Updated May 11, 2023, 6:33 p.m. Published Oct 21, 2021, 3:56 p.m.

Six tech giants, including Facebook, Square and PayPal, have been ordered to hand over information relating to payments to the U.S. consumer finance watchdog agency.
- The Consumer Financial Protection Bureau (CFPB) has ordered information about the payments products, plans and practices of Google, Amazon, Apple, Facebook, Square and PayPal.
- Of the six companies, Facebook, Square and PayPal’s payment services have all ventured into the crypto industry.
- The CFPB has been taxed by Congress with ensuring competition is fair in payments markets, given the immense scale of this group of companies and therefore their ability to monetize data on customer spending habits.
- “That many Big Tech companies aspire to grow in [the payments] space only heightens these concerns,” the CFPB said in a statement Thursday.
- “Will the operators engage in invasive financial surveillance and combine the data they collect on consumers with their geolocation and browsing data? Will they in turn use this data to deepen behavioral advertising, engage in price discrimination, or sell to third parties?” the CFPB listed among its key concerns.

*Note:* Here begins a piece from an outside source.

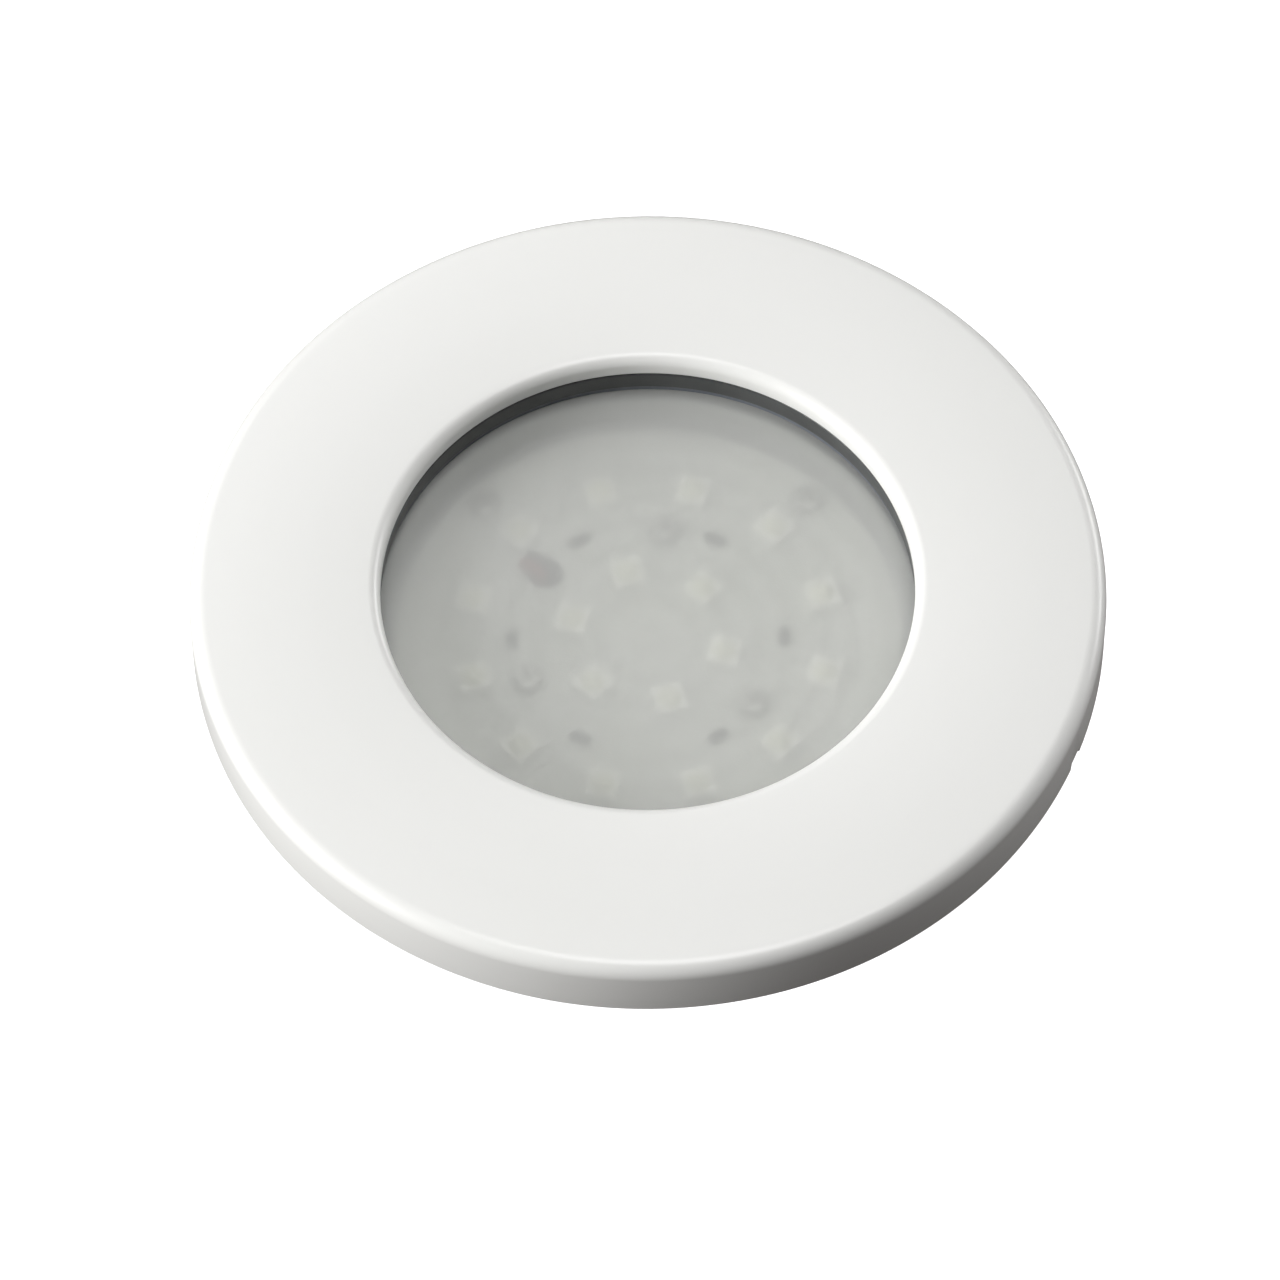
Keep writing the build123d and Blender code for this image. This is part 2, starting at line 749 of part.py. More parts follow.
def terminal_block():
    """Two-way screw terminal for the supply cable."""
    top = DRIVER_TOP + TERMINAL_HEIGHT
    body = block(TERMINAL_LENGTH, TERMINAL_WIDTH, DRIVER_TOP, top)
    body = chamfer(body.edges().group_by(Axis.Z)[-1].sort_by(Axis.X)[0], TERMINAL_CHAMFER)
    entry = Rot(0, 90, 0) * Cylinder(TERMINAL_ENTRY_R, TERMINAL_ENTRY_DEPTH)
    well = disc(TERMINAL_WELL_R, DRIVER_TOP + TERMINAL_WELL_LOW, top + 1)
    for side in (-1, 1):
        y = side * TERMINAL_PITCH / 2
        body -= Pos(TERMINAL_ENTRY_X, y, DRIVER_TOP + TERMINAL_ENTRY_HEIGHT) * entry
        body -= Pos(TERMINAL_SCREW_X, y, 0) * well
    return terminal_place() * body


def terminal_screws():
    """Slotted screws sunk in the terminal block."""
    low = DRIVER_TOP + TERMINAL_WELL_LOW
    top = low + TERMINAL_SCREW_HEIGHT
    slot = block(3 * TERMINAL_SCREW_R, TERMINAL_SLOT_WIDTH, top - TERMINAL_SLOT_DEPTH, top + 1)
    screw = disc(TERMINAL_SCREW_R, low, top) - slot
    places = [Pos(TERMINAL_SCREW_X, side * TERMINAL_PITCH / 2, 0) for side in (-1, 1)]
    return together(terminal_place() * place * screw for place in places)


def gland_body():
    """Gland stub through the well's floor, its hexagon and the outer threaded skirt."""
    stub = turned(
        [
            (GLAND_BORE_R, GLAND_TOP, 0),
            (GLAND_BORE_R, POCKET_TOP, 0),
            (POCKET_R, POCKET_TOP, 0),
            (POCKET_R, GLAND_LOW, 0),
            (GLAND_OUT_R, GLAND_LOW, 0.6),
            (GLAND_OUT_R, GLAND_HEX_LOW, 0),
            (GLAND_STUB_R, GLAND_HEX_LOW, 0),
            (GLAND_STUB_R, GLAND_TOP, 0.6),
        ]
    )
    collar = hexagon(HEX_FLATS, GLAND_HEX_LOW, GLAND_HEX_TOP)
    collar -= disc(GLAND_STUB_R - 1, GLAND_HEX_LOW - 1, GLAND_HEX_TOP + 1)
    return stub + collar


def gland_washer():
    """Flat rubber washer under the gland's hexagon."""
    return ring(GLAND_STUB_R + THREAD_GAP, WASHER_R, GLAND_HEX_TOP, WELL_FLOOR_OUT_Z)


def gland_locknut():
    nut = hexagon(HEX_FLATS, WELL_FLOOR_IN_Z, LOCKNUT_TOP)
    return nut - disc(GLAND_STUB_R + THREAD_GAP, WELL_FLOOR_IN_Z - 1, LOCKNUT_TOP + 1)


def gland_seal():
    """Rubber sleeve that is squeezed onto the cable."""
    return ring(CABLE_R, SEAL_R, GLAND_LOW, POCKET_TOP)


def gland_claw():
    """Plastic cage with slits, which closes round the seal's end."""
    cage = turned(
        [
            (CLAW_BORE_R, GLAND_LOW, 0),
            (CLAW_BORE_R, CLAW_LOW, 0),
            (SEAL_R - 0.6, CLAW_LOW, 0),
            (SEAL_R, CLAW_LOW + CLAW_CHAMFER, 0),
            (SEAL_R, GLAND_LOW, 0),
        ]
    )
    slit_length = SEAL_R - CLAW_BORE_R + 1.4
    slit = block(slit_length, CLAW_SLIT_WIDTH, CLAW_LOW - 1, CLAW_SLIT_TOP)
    return cut_all(cage, slit, around((CLAW_BORE_R + SEAL_R) / 2, CLAW_SLITS))


def gland_nut():
    """Dome nut that squeezes the claw and the seal onto the cable."""
    thread_r = GLAND_OUT_R + THREAD_GAP
    dome = turned(
        [
            (0, NUT_HEX_LOW + OVERLAP, 0),
            (NUT_DOME_R, NUT_HEX_LOW + OVERLAP, 0),
            (NUT_DOME_R, NUT_HEX_LOW, 0),
            (NUT_DOME_TIP_R, NUT_LOW, 1.5),
            (0, NUT_LOW, 0),
        ]
    )
    bore = turned(
        [
            (0, NUT_TOP + 1, 0),
            (thread_r, NUT_TOP + 1, 0),
            (thread_r, NUT_THREAD_LOW, 0),
            (NUT_SHOULDER_R, NUT_SHOULDER_Z, 0),
            (GLAND_BORE_R, NUT_SHOULDER_Z, 0),
            (GLAND_BORE_R, NUT_LOW - 1, 0),
            (0, NUT_LOW - 1, 0),
        ]
    )
    return hexagon(HEX_FLATS, NUT_HEX_LOW, NUT_TOP) + dome - bore


PARTS = [
    bezel,
    bezel_grip_ring,
    wall_gasket,
    flange,
    barrel,
    rear_cover,
    rear_feet,
    clamp_ring,
    clamp_screws,
    screw_inserts,
    lens,
    lens_gasket,
    led_board,
    led_packages,
    led_windows,
    led_resistors,
    led_board_screws,
    thermal_pad,
    heat_spreader,
    spreader_screws,
    led_lead_red,
    led_lead_black,
    driver_board,
    board_standoffs,
    driver_screws,
    capacitors,
    inductors,
    rectifier,
    driver_chips,
    terminal_block,
    terminal_screws,
    gland_body,
    gland_washer,
    gland_locknut,
    gland_seal,
    gland_claw,
    gland_nut,
]

os.makedirs("parts", exist_ok=True)
for part in PARTS:
    export_step(part(), f"parts/{part.__name__}.step")
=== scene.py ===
"""Underwater pool light: looks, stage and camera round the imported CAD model. Metres throughout."""

import json
import math

import bmesh
import bpy
from mathutils import Euler, Matrix, Vector


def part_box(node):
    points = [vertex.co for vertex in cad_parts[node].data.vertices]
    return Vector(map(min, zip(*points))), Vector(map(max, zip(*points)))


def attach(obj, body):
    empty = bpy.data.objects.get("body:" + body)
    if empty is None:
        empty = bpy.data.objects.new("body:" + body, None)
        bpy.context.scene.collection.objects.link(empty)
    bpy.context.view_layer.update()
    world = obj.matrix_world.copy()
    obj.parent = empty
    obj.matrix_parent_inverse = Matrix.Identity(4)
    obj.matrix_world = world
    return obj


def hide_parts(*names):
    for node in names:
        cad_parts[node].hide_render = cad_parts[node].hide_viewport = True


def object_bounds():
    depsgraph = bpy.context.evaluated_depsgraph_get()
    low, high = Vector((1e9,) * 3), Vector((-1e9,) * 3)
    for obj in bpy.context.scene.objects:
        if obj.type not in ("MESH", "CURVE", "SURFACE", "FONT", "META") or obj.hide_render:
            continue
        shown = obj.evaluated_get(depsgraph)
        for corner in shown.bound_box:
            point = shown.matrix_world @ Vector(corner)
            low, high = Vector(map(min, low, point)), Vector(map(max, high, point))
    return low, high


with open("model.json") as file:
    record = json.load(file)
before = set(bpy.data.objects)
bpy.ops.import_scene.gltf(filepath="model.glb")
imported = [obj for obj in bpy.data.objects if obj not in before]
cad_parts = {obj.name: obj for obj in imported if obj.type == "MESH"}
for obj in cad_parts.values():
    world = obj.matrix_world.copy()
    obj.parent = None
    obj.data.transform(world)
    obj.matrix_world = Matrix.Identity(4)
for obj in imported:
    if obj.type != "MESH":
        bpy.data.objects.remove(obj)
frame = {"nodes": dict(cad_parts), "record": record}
cad_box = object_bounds()

MM = 0.001
scene = bpy.context.scene

# Camera: distance, elevation and aim point that frame the lamp as seen from above and in front
CAMERA_DISTANCE = 1200 * MM
CAMERA_ELEVATION = math.radians(56.58)
CAMERA_ROLL = math.radians(-0.76)
CAMERA_LENS_MM = 206.55
AIM = Vector((-1.37, -7.78, 5.0)) * MM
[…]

- In response, the trade body for the payments industry, the Electronic Transactions Association (ETA), stated its commitment to protecting consumer data and digital transactions.
- “The digital transactions industry has a good story to tell about its efforts to protect consumer data,” Jodie Kelley, CEO of the ETA said. “One of the hallmarks of the digital transactions industry is protection of consumer data. From encryption to tokenization, we devote enormous resources to keeping digital transactions secure.”